The most unexpected news to me was that Hacker News, apparently, runs on top of SBCL now, via a secret implementation of Arc in Common Lisp!

Y_Y

Ya, when are we going to hear about "Clarc"? Where's the source?

pronoiac

I've worked on PAIP, and I think the GitHub.com version - https://github.com/norvig/paip-lisp/ - gets more attention than the GitHub.io version linked here. The GitHub.io version automatically gets updates, I think, but I'm not verifying the Markdown works over there.

superdisk

Hey, my little webassembly demo was linked, cool. Nice article!

osmano807

I really like this, as from an outsider it seems that CL doesn't have a community and the few packages it has are more like building blocks for customizing and implementing you required functionality rather than packaged black boxes. With all those new languages, it appears that the value proposition of CL is dwindling, static checking feels primitive, macros are easily attainable now, and live runtime image manipulation misses the point on the world of short lived containers.

reikonomusha

CL has Coalton, which is the implementation of a static type system beyond Haskell 95. Full multiparameter type classes, functional dependencies, some persistent data structures, type-oriented optimization (including specialization and monomorphization). All integrated and native to CL without external tools.

Live image manipulation isn't quite as useful as it once was for runtime program deployment. But it's still a differentiating feature for incremental and interactive development—before you compile binaries to deploy. Tools like Jupyter notebooks don't come close for actual (especially professional) software development.

nesarkvechnep

A few cool thing happened! I might give the CLOS course a try!
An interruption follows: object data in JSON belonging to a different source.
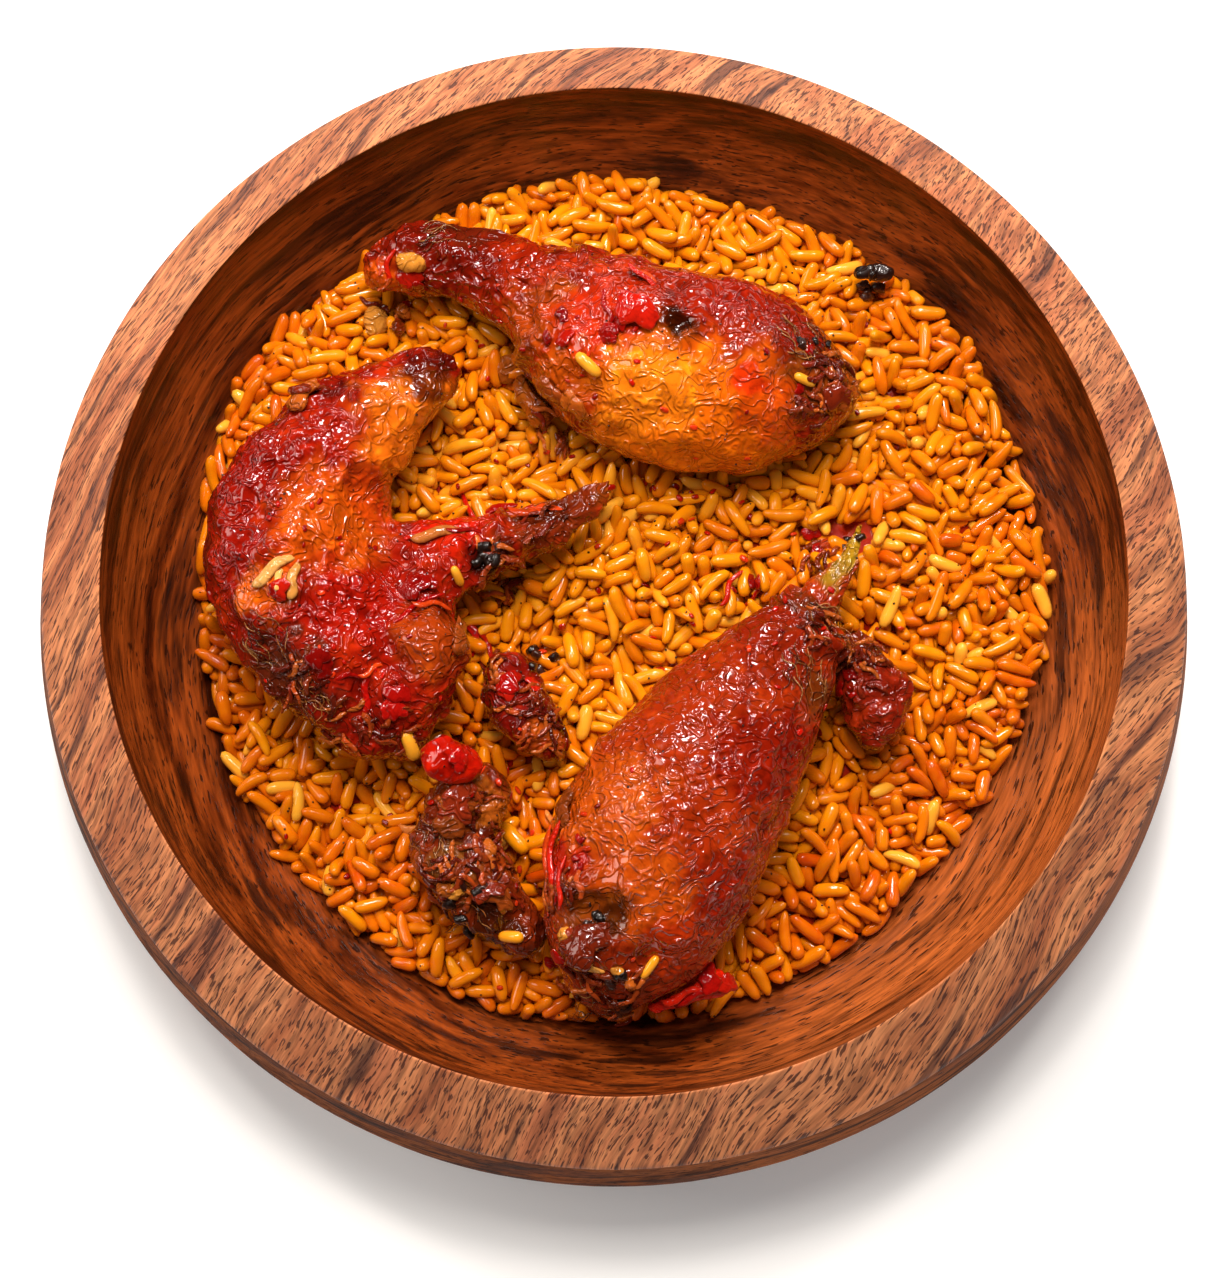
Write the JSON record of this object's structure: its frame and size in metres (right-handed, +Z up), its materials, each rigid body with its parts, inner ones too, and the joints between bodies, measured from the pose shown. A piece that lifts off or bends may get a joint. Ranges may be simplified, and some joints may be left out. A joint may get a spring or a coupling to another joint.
{
  "type": "jollof rice",
  "caption": "Heap of red-orange jollof rice in a round turned wooden bowl, topped with stewed chicken pieces, scraps of meat and bits of tomato.",
  "frame": {"origin": "centre of the bowl's foot, on the surface that it stands on", "axes": "+Z up along the bowl's axis, -Y towards the diner, +X to the diner's right; the drumstick lies at the back"},
  "size_m": [0.298, 0.298, 0.0939],
  "materials": {
    "bowl_wood": "turned hardwood, oiled, rim drier and lighter than the inside",
    "rice": null,
    "chicken": null,
    "meat": null,
    "tomato": null,
    "burnt": null
  },
  "bodies": {
    "root": {"bowl": "bowl_wood", "rice": "rice", "drumstick": "chicken", "wing": "chicken", "leg": "chicken", "back_piece": "meat", "scrap_middle": "meat", "scrap_right": "meat", "tomato_lump": "tomato", "tomato_slice": "tomato", "skin_scrap": "chicken", "burnt_bud": "burnt"}
  },
  "joints": []
}
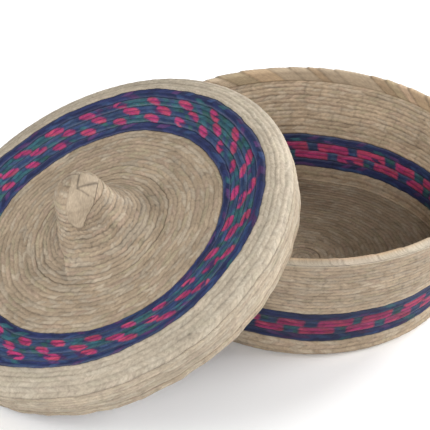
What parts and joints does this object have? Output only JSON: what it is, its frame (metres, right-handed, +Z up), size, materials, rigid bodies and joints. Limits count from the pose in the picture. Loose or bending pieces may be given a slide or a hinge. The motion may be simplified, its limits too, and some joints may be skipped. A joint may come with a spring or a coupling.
{
  "type": "tortilla warmer",
  "caption": "Round plaited-palm tortilla warmer: a flared bowl with a coloured band and a peaked, deep-edged lid that lifts off, shown leaning on the rim.",
  "frame": {"origin": "centre of the bowl's flat underside, on the surface it stands on", "axes": "+Z up along the bowl's axis, the shortest extent; +X away from the leaning lid along the longest extent, so the lid leans on the -X side of the rim"},
  "size_m": [0.4094, 0.272, 0.1417],
  "materials": {
    "palm_braid": "dry woven palm, natural tan",
    "palm_pale": "dry woven palm, pale",
    "palm_navy": "palm dyed navy",
    "palm_mixed": "palm dyed pink and teal in blocks"
  },
  "bodies": {
    "bowl": {"bowl_start": "palm_braid", "bowl_base_rows": "palm_braid", "bowl_heel_rows": "palm_braid", "bowl_navy_lower": "palm_navy", "bowl_mixed_row_1": "palm_mixed", "bowl_mixed_row_2": "palm_mixed", "bowl_navy_upper": "palm_navy", "bowl_wall_rows": "palm_braid", "bowl_rim_core": "palm_braid", "bowl_rim_wrap": "palm_pale"},
    "lid": {"lid_tip_cap": "palm_pale", "lid_tip_fold": "palm_pale", "lid_peak_rows": "palm_braid", "lid_disc_rows": "palm_braid", "lid_navy_inner": "palm_navy", "lid_mixed_row_1": "palm_mixed", "lid_mixed_row_2": "palm_mixed", "lid_mixed_row_3": "palm_mixed", "lid_navy_outer": "palm_navy", "lid_shoulder_rows": "palm_pale", "lid_skirt_rows": "palm_pale", "lid_edge_binding": "palm_pale"}
  },
  "joints": [
    {"name": "lid_lift", "type": "slide", "parent": "bowl", "child": "lid", "axis": [0, 0, 1], "range_m": [0, 0.15]}
  ]
}
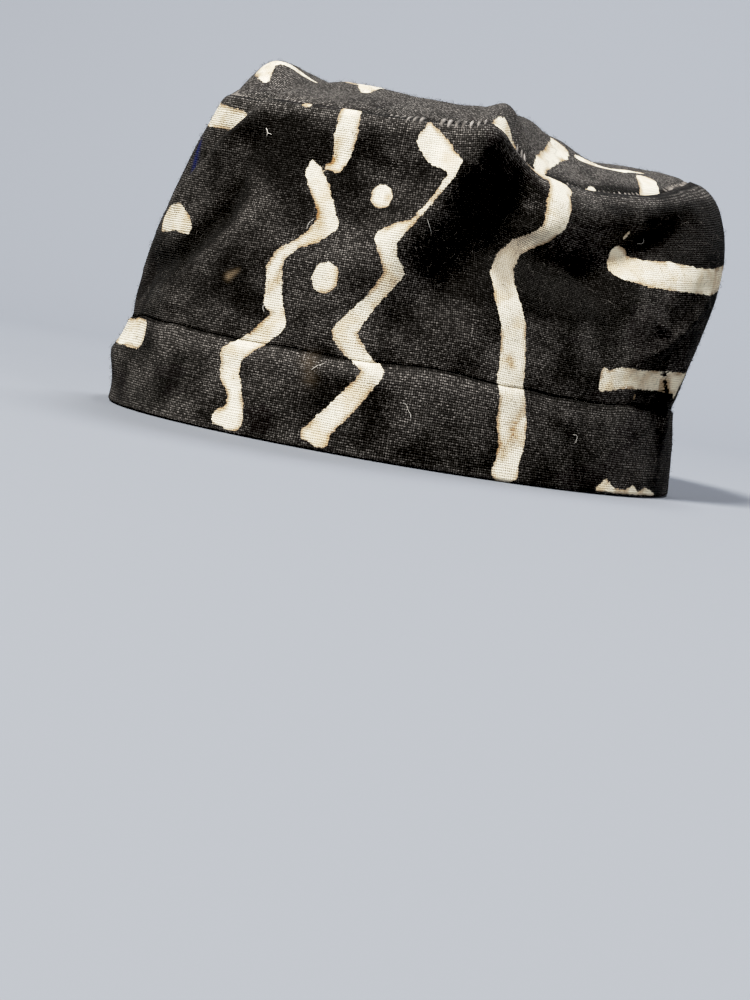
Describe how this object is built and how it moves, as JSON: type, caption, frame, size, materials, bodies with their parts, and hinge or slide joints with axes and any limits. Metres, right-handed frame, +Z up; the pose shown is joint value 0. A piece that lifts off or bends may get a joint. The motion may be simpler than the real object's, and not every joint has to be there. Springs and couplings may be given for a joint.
{
  "type": "kufi cap",
  "caption": "Soft brimless round cap with a stitched brow band, a slouched side wall with a deep dent at the front and a flat crown panel, in dark hand-painted cotton.",
  "frame": {"origin": "middle of the cap's outline seen from above, on the plane that its rim rests on", "axes": "+Z up through the crown, -Y towards the front, +X towards the wearer's left, Y along the head's length"},
  "size_m": [0.1656, 0.197, 0.1057],
  "materials": {
    "painted_cotton": "coarse hand-woven cotton dyed a warm near-black, with a cream figure left undyed"
  },
  "bodies": {
    "root": {"brow_band": "painted_cotton", "side_wall": "painted_cotton", "crown_panel": "painted_cotton"}
  },
  "joints": []
}
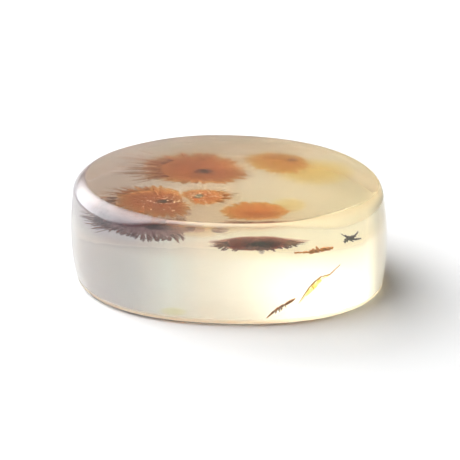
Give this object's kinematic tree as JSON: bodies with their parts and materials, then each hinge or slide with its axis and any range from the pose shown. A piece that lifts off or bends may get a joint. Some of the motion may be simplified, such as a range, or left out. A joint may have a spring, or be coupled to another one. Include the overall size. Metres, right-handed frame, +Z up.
{
  "type": "dendritic agate specimen",
  "caption": "Thick polished oval slab of clear to milky agate with fern-like dendrites in a layer under its flat top, resting on a small flat spot.",
  "frame": {"origin": "on the resting surface, under the middle of the stone's box", "axes": "+X along the stone's longest extent, +Y towards the back, +Z up through the slab's thickness"},
  "size_m": [0.03, 0.0276, 0.01],
  "materials": {
    "agate": "polished, translucent",
    "dendrite": "matt mineral growth inside the stone"
  },
  "bodies": {
    "root": {"agate_stone": "agate"}
  },
  "joints": []
}
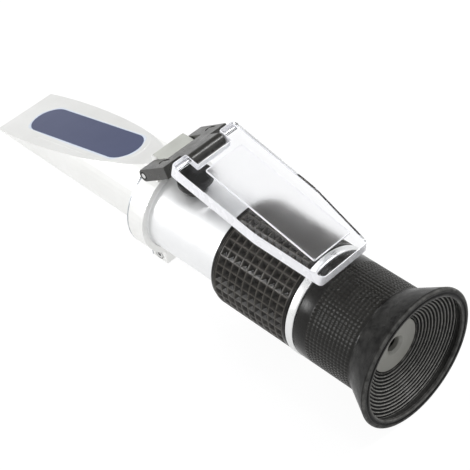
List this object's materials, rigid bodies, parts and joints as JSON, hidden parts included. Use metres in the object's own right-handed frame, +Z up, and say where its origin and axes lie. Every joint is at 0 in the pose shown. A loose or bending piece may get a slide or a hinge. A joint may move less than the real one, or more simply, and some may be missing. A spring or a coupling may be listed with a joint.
{
  "type": "optical refractometer",
  "caption": "Hand-held optical refractometer with a focusing eyepiece, a prism in a sloping face and a hinged daylight plate swung open over the grip.",
  "frame": {"origin": "centre of the bounding box's underside at rest, on the table under the middle of the tube", "axes": "+X along the tube towards the eyecup, +Z up through the hinge boss, +Y across the tube"},
  "size_m": [0.1578, 0.04, 0.0521],
  "materials": {
    "black_rubber": "matt",
    "cup_rubber": "satin",
    "black_plastic": "satin",
    "satin_white": "satin anodised",
    "cast_metal": "blasted and anodised",
    "window_glass": "polished",
    "pale_resin": "smooth",
    "lens_glass": "polished",
    "clear_acrylic": "polished",
    "frosted_acrylic": "frosted",
    "brass": "turned",
    "steel": "turned",
    "grey_disc": "satin"
  },
  "bodies": {
    "tube": {"barrel_tube": "satin_white", "guide_key": "steel", "collar_ring": "satin_white", "rubber_grip": "black_rubber", "scale_reticle": "lens_glass", "reticle_ring": "brass", "objective_cell": "brass", "objective_lens": "lens_glass", "calibration_screw": "steel", "calibration_cap": "black_rubber", "clamp_collar": "cast_metal", "clamp_screw": "steel", "front_housing": "cast_metal", "main_prism": "window_glass", "prism_seal": "pale_resin", "swing_pin": "steel"},
    "lens_carriage": {"lens_tube": "brass", "eye_lens": "lens_glass", "lens_spacer": "brass", "field_lens": "lens_glass", "lens_retainer": "brass"},
    "focus_ring": {"focus_sleeve": "black_plastic", "eyecup": "cup_rubber", "aperture_disc": "grey_disc"},
    "bracket": {"hinge_bracket": "black_plastic", "plate_pin": "steel"},
    "plate": {"daylight_plate": "clear_acrylic", "frosted_pane": "frosted_acrylic"}
  },
  "joints": [
    {"name": "focus_travel", "type": "slide", "parent": "tube", "child": "lens_carriage", "axis": [1, 0, 0], "range_m": [0, 0.003]},
    {"name": "focus_turn", "type": "hinge", "parent": "lens_carriage", "child": "focus_ring", "pos_m": [0.0789, 0, 0.02], "axis": [1, 0, 0], "range_deg": [0, 270]},
    {"name": "bracket_swing", "type": "hinge", "parent": "tube", "child": "bracket", "pos_m": [-0.00616, 0, 0.0408], "axis": [0, -1, 0], "range_deg": [0, 162.7]},
    {"name": "plate_swing", "type": "hinge", "parent": "bracket", "child": "plate", "pos_m": [0.00762, 0, 0.04988], "axis": [0, -1, 0], "range_deg": [0, 45.1]}
  ],
  "couplings": [
    {"joint": "focus_turn", "follows": "focus_travel", "rad_per_m": 1570.8}
  ]
}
I’m a functional guy but I feel CLOS isn’t your typical object system.

nextos

CLOS is great, but CL also supports pure typed FP with https://coalton-lang.github.io

Coalton progress is discussed briefly in the OP: https://lisp-journey.gitlab.io/blog/these-years-in-common-li...

pjmlp

Indeed, most successful FP languages have their OOP like approaches.

Another thing all modern Lisps have since the 1980's, is all major data structures, not only lists as many think when discussing Lisp.

runevault

As someone who's dabbled with Scheme, Clojure, and CL long ago and started wanting to get back into CL, I really enjoyed that course as a combination refresher plus deep dive into some topics I didn't really know before (including CLOS).

dartos

As a functional fan, CLOS is amazing.

codr7

My main takeaway was multi-methods, they didn't really click for me before I started seriously digging into CLOS. I wish more languages supported them/played around with similar ideas.

f1shy

When I learned CLOS it was the first time OOP started making sense for me.

asplake

I've never used CLOS but I loved the metaobject protocol book. So many learnings outside of OOP – it’s a masterclass in API design.

waynenilsen

Is there a web framework that is reasonably popular/supported?

runevault

Might be worth checking out this[1], one of the sites linked from awesome-cl that teaches setting up webdev. And looks like it uses Hunchentoot which is what I've always seen every time I looked into backend webdev in CL

[1]: https://web-apps-in-lisp.github.io/

-__---____-ZXyw

A complete treasure trove, wonderful!